Talking about your second book, are you finding that you’re writing in a different way now that you’ve been through the whole editing and publication process? What was that actually like?
Great. Salt, and my editor, have been fantastic. There has been support and dialogue from day one. They all worked ridiculously hard to get Habit out – having to cope with the huge demands of Alison’s Booker shortlisting – and Nick’s patience is pretty endless. I will continue to test it though.
Mixer isn’t being written differently. I’m trying for something a lot more solid in terms of genre, and maybe that’s slowing me down, but it’ll come. It’s written. Just needs typing.

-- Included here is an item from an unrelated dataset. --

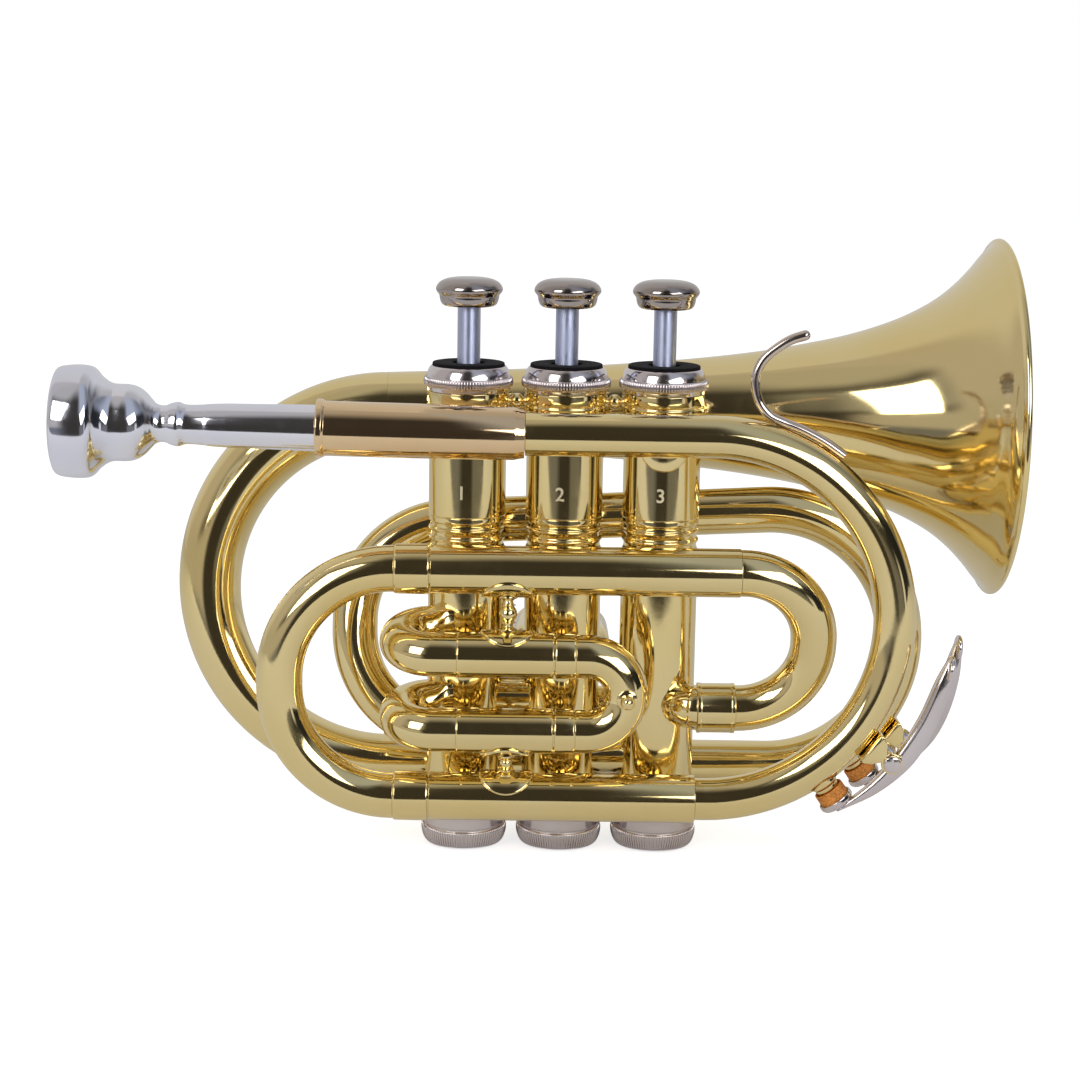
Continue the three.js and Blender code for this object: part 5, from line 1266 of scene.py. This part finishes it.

You’ve been commissioned to write a piece of fan fiction set in Manchester. Who would be your characters, and where would they go?
I’ve just finished watching Game Of Thrones. I’d rip that off big time. Lords become gang bosses. Sean Bean running Denton. Loads of killing, and boobs. Loads of dodgy deals done in fancy Chorlton bars.
No dragons though. Fuck that.
You can follow Stephen on Twitter @SJMcGeagh
You can find out about his band, Colibra, here
You can buy Habit by visiting Salt here
And you can come to the official launch of Habit, on Thursday December 13th at Blackwells in Manchester. It’s going to be a massively fabulous evening, with Nicholas Royle, Socrates Adams and Claire Massey reading alongside of Stephen. For more details click here.
Technically I read Habit in two sittings. First I read till four in the morning. Then I dozed for two hours. Then I finished the book. Then I had to look at pictures of puppies and kittens on the Internet for an hour to try and cheer myself up. Then I gave up and went to the massage place instead.